Hord Wilson Hardin (January 3, 1912 – August 5, 1996) was the President of the United States Golf Association (USGA) from 1968 to 1969, then Chairman of the Masters Tournament and the Augusta National Golf Club from 1980 to 1991.

Biography
Hardin was born in 1912 in St. Louis, Missouri and graduated from Washington University in St. Louis.

He worked as a lawyer. Later, he competed in six U.S. Amateurs between 1953 and 1963. He served as President of the USGA from 1968 to 1969, then Chairman of the Masters Tournament and the Augusta National Golf Club from 1980 to 1991. He was instrumental in the relocation of the Bellerive Country Club.
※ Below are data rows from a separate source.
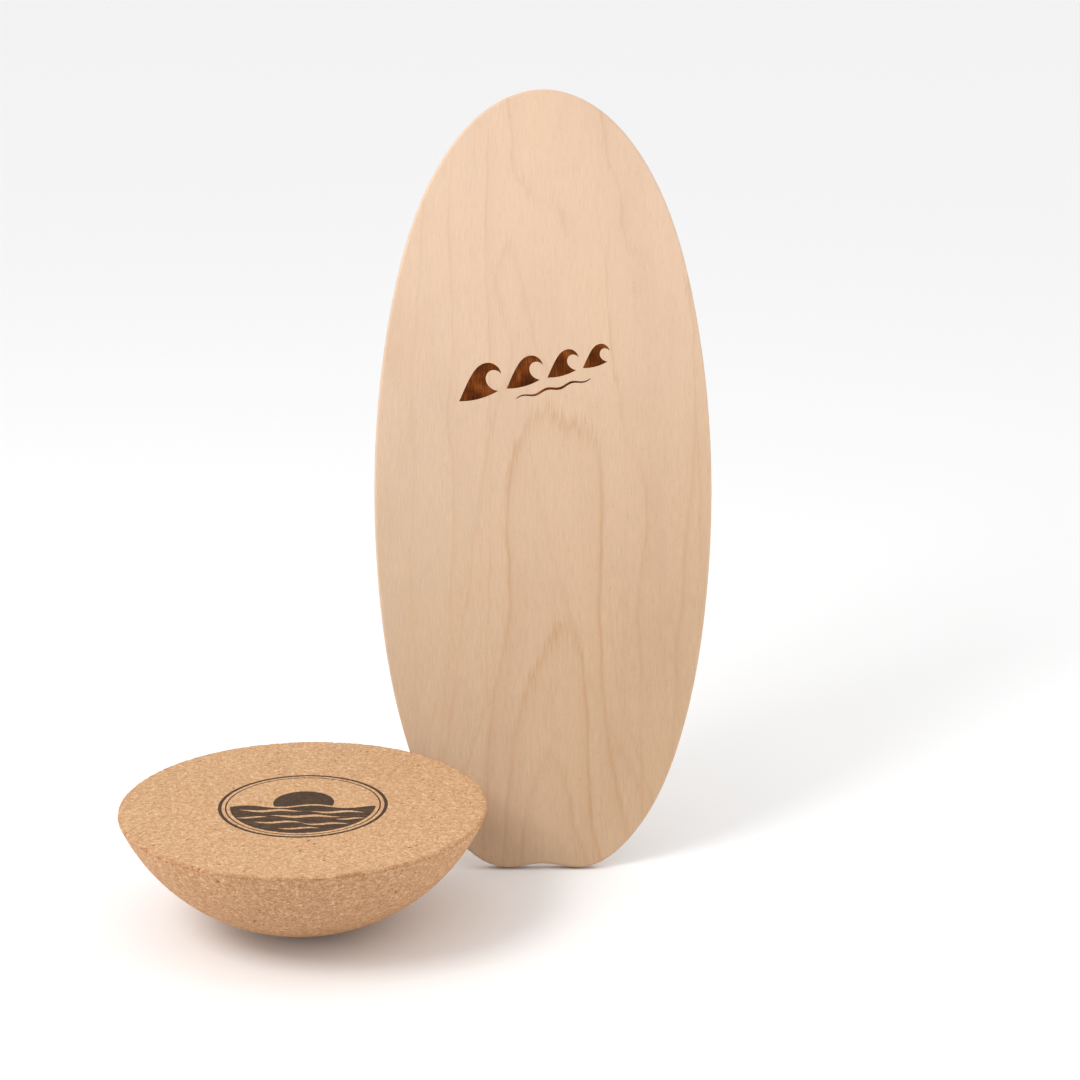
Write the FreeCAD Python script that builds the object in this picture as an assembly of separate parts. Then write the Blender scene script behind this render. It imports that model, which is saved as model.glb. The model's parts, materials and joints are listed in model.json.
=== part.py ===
import FreeCAD, Part

import math
import os

# Balance board: a plywood deck shaped like a small surfboard, and a separate
# cork half ball that it rocks on.
#
# Millimetres: +Z up, +X right, +Y away from a viewer facing the deck's front.
# The origin is where the half ball's dome touches the floor.  The half ball
# sits dome down, and the deck stands on its tail behind it and to its right,
# leaning back.

Vector = FreeCAD.Vector

# Cork half ball
ball_radius = 175.0        # largest radius, at the rim
ball_height = 118.0        # floor to flat top, less than a full hemisphere
rim_round = 2.0            # rounding between the flat top and the dome

# Veneers, from the engraved face to the back.  The grain of the odd ones runs
# along the deck and that of the even ones across it.
ply_names = [
    "face_veneer",
    "ply_2_cross_grain",
    "ply_3_long_grain",
    "ply_4_cross_grain",
    "ply_5_core_long_grain",
    "ply_6_cross_grain",
    "ply_7_long_grain",
    "ply_8_cross_grain",
    "back_veneer",
]
ply_thickness = 1.4

# Plywood deck
deck_length = 780.0        # nose to tail tips
deck_half_width = 169.0    # at the widest station
deck_thickness = len(ply_names) * ply_thickness
edge_round = 2.5           # on both faces, all the way around
slab_margin = 20.0         # by which the slabs that part the plies overhang the deck

# Where the deck stands
lean_deg = 16.8            # back from upright
deck_x = 228.3             # deck's centreline, right of the half ball's axis
deck_y = 122.0             # where the plane of the deck's front face meets the floor

# Right-hand half of the deck's outline, nose to notch: (distance from the
# centreline, distance from the nose).  The shape is stretched to
# deck_half_width and deck_length.  Widest just below the middle; the tail
# ends in two blunt tips with a shallow notch between them.
outline_stations = [
    (0.00, 0.00), (9.75, 0.62), (23.85, 3.60), (40.28, 10.10), (58.80, 21.69),
    (79.51, 41.04), (99.30, 67.46), (118.14, 102.22), (134.28, 144.36),
    (148.10, 197.50), (159.35, 261.67), (166.56, 331.10), (168.97, 401.33),
    (166.80, 471.11), (160.82, 535.99), (151.26, 595.25), (139.44, 643.62),
    (126.72, 681.56), (112.99, 711.60), (98.79, 734.54), (84.40, 752.21),
    (71.19, 764.65), (61.25, 771.53), (53.31, 775.40), (46.66, 777.51),
    (40.70, 778.55), (34.66, 778.83), (27.70, 778.44), (19.86, 777.38),
    (10.66, 775.93), (0.00, 775.06),
]

# Engraved wave motif, on the face veneer
engraving_depth = 0.3
cutter_height = 2.0        # deep enough to stand clear of the face
motif_across = -6.0        # motif's origin, right of the deck's centreline
motif_along = 112.5        # and from mid-length towards the nose
motif_tilt_deg = 15.0      # it rises to the right
motif_scale = 1.1          # enlarges all the motif's sizes below

# Four curling waves in a row, each smaller than the one to its left.  The
# outline of the largest is three curves of (x, y) points from its left foot.
wave_scales = (1.0, 0.86, 0.74, 0.635)
wave_gap = 1.2
waves_left = -77.0
waves_base_y = -13.0
wave_foot = (0.0, 0.0)
wave_tip = (43.5, 14.0)
wave_toe = (37.0, 0.0)
wave_back = [wave_foot, (8.5, 10.5), (17.0, 20.0), (27.0, 26.8), (36.5, 26.5),
             (42.5, 20.5), wave_tip]
wave_hollow = [wave_tip, (40.5, 18.2), (35.2, 19.6), (30.2, 16.6), (28.6, 10.4),
               (31.2, 4.2), wave_toe]
wave_base = [wave_toe, (18.0, -2.6), wave_foot]

# Fine ripple line under the waves, thickest in the middle
ripple_left = -26.0
ripple_right = 44.0
ripple_y = -24.0
ripple_cycles = 3.0
ripple_amplitude = 1.3
ripple_end_half_thickness = 0.35
ripple_swell = 0.85        # added to the half thickness at the middle
ripple_swell_power = 0.8   # below 1 keeps it thick for more of its length
ripple_steps = 30


# ---------------------------------------------------------------------------
# Deck, in its own axes: x across, y along with the nose at +y, and z the
# normal of the front face, which lies in z = 0.
# ---------------------------------------------------------------------------
def deck_outline_points():
    widest = max(width for width, distance in outline_stations)
    longest = max(distance for width, distance in outline_stations)
    right = [(width / widest * deck_half_width,
              deck_length / 2.0 - distance / longest * deck_length)
             for width, distance in outline_stations]
    # the nose and the notch lie on the centreline and aren't mirrored
    left = [(-x, y) for x, y in right[-2:0:-1]]
    return [Vector(x, y, 0) for x, y in right + left]


def is_level(edge):
    """True for the rims of the faces, false for the seam between them."""
    start = edge.valueAt(edge.FirstParameter)
    end = edge.valueAt(edge.LastParameter)
    return abs(start.z - end.z) < 1e-6


def deck_solid():
    curve = Part.BSplineCurve()
    curve.interpolate(Points=deck_outline_points(), PeriodicFlag=True)
    face = Part.Face(Part.Wire([curve.toShape()]))
    solid = face.extrude(Vector(0, 0, -deck_thickness))
    return solid.makeFillet(edge_round, [edge for edge in solid.Edges if is_level(edge)])


# ---------------------------------------------------------------------------
# Engraved motif
# ---------------------------------------------------------------------------
def motif_vector(point):
    x, y = point
    return Vector(motif_scale * x, motif_scale * y, 0)


def spline_edge(points):
    curve = Part.BSplineCurve()
    curve.interpolate(Points=[motif_vector(point) for point in points])
    return curve.toShape()


def line_edge(start, end):
    return Part.LineSegment(motif_vector(start), motif_vector(end)).toShape()


def wave_face(left, scale):
    edges = [spline_edge([(left + scale * x, waves_base_y + scale * y) for x, y in points])
             for points in (wave_back, wave_hollow, wave_base)]
    return Part.Face(Part.Wire(edges))


def ripple_face():
    upper, lower = [], []
    for i in range(ripple_steps + 1):
        along = i / ripple_steps
        x = ripple_left + (ripple_right - ripple_left) * along
        y = ripple_y + ripple_amplitude * math.sin(2.0 * math.pi * ripple_cycles * along)
        swell = ripple_swell * math.sin(math.pi * along) ** ripple_swell_power
        half_thickness = ripple_end_half_thickness + swell
        upper.append((x, y + half_thickness))
        lower.append((x, y - half_thickness))
    return Part.Face(Part.Wire([
        spline_edge(upper),
        line_edge(upper[-1], lower[-1]),
        spline_edge(lower[::-1]),
        line_edge(lower[0], upper[0]),
    ]))


def motif_cutters():
    faces = []
    left = waves_left
    for scale in wave_scales:
        faces.append(wave_face(left, scale))
        left += scale * wave_tip[0] + wave_gap
    faces.append(ripple_face())

    cutters = []
    for face in faces:
        cutter = face.extrude(Vector(0, 0, cutter_height))
        cutter.translate(Vector(0, 0, -engraving_depth))
        cutter.rotate(Vector(0, 0, 0), Vector(0, 0, 1), motif_tilt_deg)
        cutter.translate(Vector(motif_across, motif_along, 0))
        cutters.append(cutter)
    return cutters


# ---------------------------------------------------------------------------
# Plies, cut from the rounded deck and stood in place
# ---------------------------------------------------------------------------
def deck_placement():
    lean = math.radians(lean_deg)
    # the deck rests on the rounded back edge of its tail tips
    centre_z = ((deck_length / 2.0 - edge_round) * math.cos(lean)
                + (deck_thickness - edge_round) * math.sin(lean) + edge_round)
    centre_y = deck_y + centre_z * math.tan(lean)
    turn = FreeCAD.Rotation(Vector(1, 0, 0), 90.0 - lean_deg)
    return FreeCAD.Placement(Vector(deck_x, centre_y, centre_z), turn)


def deck_plies():
    deck = deck_solid()
    box = deck.BoundBox
    placement = deck_placement()
    plies = {}
    for i, name in enumerate(ply_names):
        corner = Vector(box.XMin - slab_margin, box.YMin - slab_margin,
                        -(i + 1) * ply_thickness)
        slab = Part.makeBox(box.XLength + 2 * slab_margin, box.YLength + 2 * slab_margin,
                            ply_thickness, corner)
        ply = deck.common(slab)
        if name == "face_veneer":
            ply = ply.cut(motif_cutters())
        ply = ply.Solids[0]
        ply.Placement = placement.multiply(ply.Placement)
        plies[name] = ply
    return plies


# ---------------------------------------------------------------------------
# Half ball: a turned cap of a sphere, dome down, with a rounded rim
# ---------------------------------------------------------------------------
def profile_point(centre_x, centre_z, radius, angle):
    """Point on a circle in the XZ plane, its angle taken from +X towards +Z."""
    return Vector(centre_x + radius * math.cos(angle), 0, centre_z + radius * math.sin(angle))


def half_ball():
    # the sphere touches the floor and runs smoothly into the rim's rounding
    sphere_radius = ((ball_radius - rim_round) ** 2 / (ball_height - 2.0 * rim_round)
                     + ball_height) / 2.0
    round_x = ball_radius - rim_round
    round_z = ball_height - rim_round
    join_angle = math.atan2(round_z - sphere_radius, round_x)

    bottom = Vector(0, 0, 0)
    dome_middle = profile_point(0, sphere_radius, sphere_radius,
                                (join_angle - math.pi / 2.0) / 2.0)
    join = profile_point(0, sphere_radius, sphere_radius, join_angle)
    rim_middle = profile_point(round_x, round_z, rim_round,
                               (join_angle + math.pi / 2.0) / 2.0)
    top_edge = Vector(round_x, 0, ball_height)
    top_centre = Vector(0, 0, ball_height)
    edges = [
        Part.Arc(bottom, dome_middle, join).toShape(),
        Part.Arc(join, rim_middle, top_edge).toShape(),
        Part.LineSegment(top_edge, top_centre).toShape(),
        Part.LineSegment(top_centre, bottom).toShape(),
    ]
    profile = Part.Face(Part.Wire(edges))
    return profile.revolve(Vector(0, 0, 0), Vector(0, 0, 1), 360).Solids[0]


def main():
    os.makedirs("parts", exist_ok=True)
    pieces = {"cork_half_ball": half_ball()}
    pieces.update(deck_plies())
    for name, solid in pieces.items():
        # a revolved face can come out inside out, with a negative volume
        if solid.Volume < 0:
            solid.reverse()
        solid.exportStep(os.path.join("parts", name + ".step"))


main()
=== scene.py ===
import json
import math

import bpy
import numpy as np
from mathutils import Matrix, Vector, noise as mnoise


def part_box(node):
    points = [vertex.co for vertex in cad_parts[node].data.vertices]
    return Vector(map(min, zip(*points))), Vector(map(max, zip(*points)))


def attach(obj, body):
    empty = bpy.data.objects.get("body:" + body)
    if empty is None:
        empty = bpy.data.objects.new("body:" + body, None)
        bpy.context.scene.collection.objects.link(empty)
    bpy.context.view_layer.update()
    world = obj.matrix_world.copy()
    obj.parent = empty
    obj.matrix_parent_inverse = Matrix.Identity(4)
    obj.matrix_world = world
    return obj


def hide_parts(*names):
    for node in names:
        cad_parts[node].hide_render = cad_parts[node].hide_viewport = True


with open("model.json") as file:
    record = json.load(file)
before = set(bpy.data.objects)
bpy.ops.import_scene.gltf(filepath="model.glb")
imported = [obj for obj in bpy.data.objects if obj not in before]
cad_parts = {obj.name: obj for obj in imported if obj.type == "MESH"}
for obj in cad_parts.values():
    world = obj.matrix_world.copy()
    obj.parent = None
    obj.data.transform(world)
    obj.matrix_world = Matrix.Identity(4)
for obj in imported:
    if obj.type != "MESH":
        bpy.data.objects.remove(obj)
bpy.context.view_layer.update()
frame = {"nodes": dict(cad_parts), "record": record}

# ---------------------------------------------------------------------------
# Places and sizes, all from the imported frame
# ---------------------------------------------------------------------------
MM = 0.001
RECORD = frame["record"]
MOUNTS = {m["name"]: m for m in RECORD["mounts"]}
BALL_LO, BALL_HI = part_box("cork_half_ball")
BALL_R = (BALL_HI.x - BALL_LO.x) / 2
BALL_H = BALL_HI.z - BALL_LO.z
RIM_ROUND = 2.0 * MM
DECK_C = Vector(MOUNTS["deck_face"]["pos_m"])
DECK_N = Vector(MOUNTS["deck_face"]["axis"]).normalized()
DECK_TILT = math.atan2(-DECK_N.y, DECK_N.z)      # turn about +X from lying face up
DECK_T = (Vector(MOUNTS["deck_back"]["pos_m"]) - DECK_C).length
PLIES = ["face_veneer", "ply_2_cross_grain", "ply_3_long_grain", "ply_4_cross_grain", "ply_5_core_long_grain",
         "ply_6_cross_grain", "ply_7_long_grain", "ply_8_cross_grain", "back_veneer"]
PLY_T = DECK_T / len(PLIES)


def lin(r, g, b):
    """sRGB 0-255 to a linear colour."""
    out = []
    for c in (r, g, b):
        c /= 255.0
        out.append(c / 12.92 if c <= 0.04045 else ((c + 0.055) / 1.055) ** 2.4)
    return (*out, 1.0)


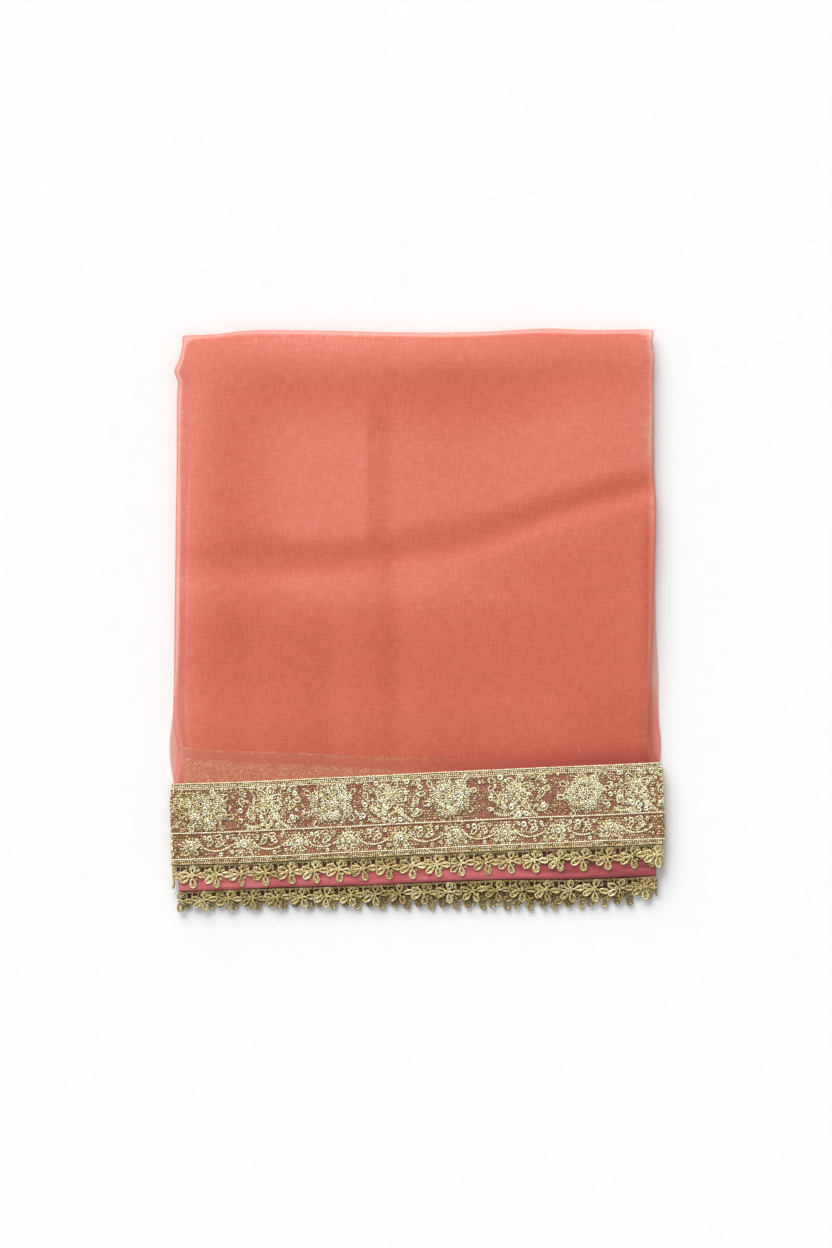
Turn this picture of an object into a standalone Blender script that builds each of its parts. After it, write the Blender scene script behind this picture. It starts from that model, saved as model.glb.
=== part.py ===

In a post-tournament victory interview at Butler Cabin following the 1985 Masters, Hardin seem to have implied no player really showed the want to win the tournament, to which winner Bernhard Langer disagreed.  Subsequently, when asked by Hardin what his Masters' win will mean to his native country (Germany), Langer answered what the win meant to him personally and completely ignored Hord's question.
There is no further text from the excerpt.